Launch Complexity: 4/5 — moderate-to-high. The data exists, but identity matching across EIA and EPA records plus cooling/water normalization takes real setup. Estimate: 4-6 focused days for MVP, 2 weeks for a strong version. Content Quality Score: 5/5 — hidden infrastructure, real local relevance, strong explainers, powerful visuals, excellent “wait, seriously?” factor. Automation Score: 5/5 — once the ingestion and entity-matching pipeline is stable, the site can run mostly hands-off. Revenue Potential: 4/5 — public-interest sites monetize more slowly than consumer shopping sites, but the niche has authority, backlinks, sponsorship potential, and premium local intelligence upside.
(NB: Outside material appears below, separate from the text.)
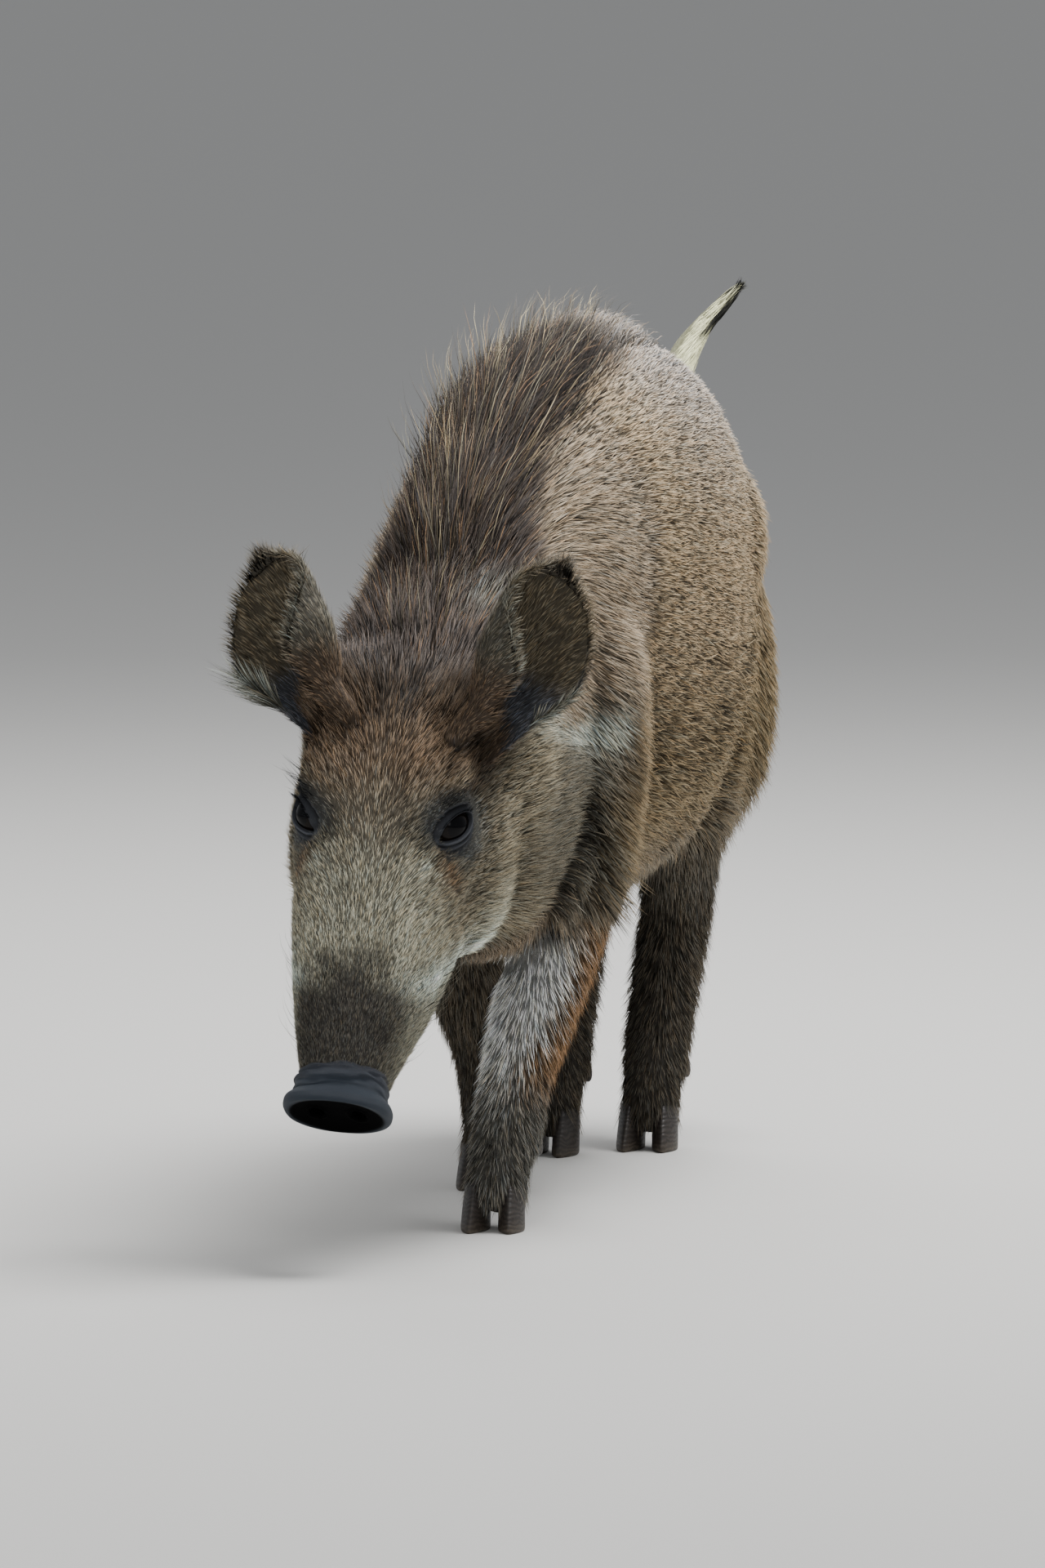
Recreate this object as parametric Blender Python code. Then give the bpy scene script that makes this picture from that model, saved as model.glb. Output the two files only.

Total: 18/20

Why This Will Work: People love accountability journalism when it reveals a cost they were never shown. Heat Sink exposes the invisible physical bargain inside electricity: the grid is not just wires and fuels, it is also rivers, evaporating reservoirs, and communities living beside industrial cooling systems. That makes the content inherently shareable. It also has binge structure: users can go from “my state” to “my utility” to “the plant near my lake” to “how once-through cooling works” in one session. SEO is strong because existing coverage is fragmented, stale, or academic. This channel wins by translating spreadsheet sludge into sharp, visual, local truth.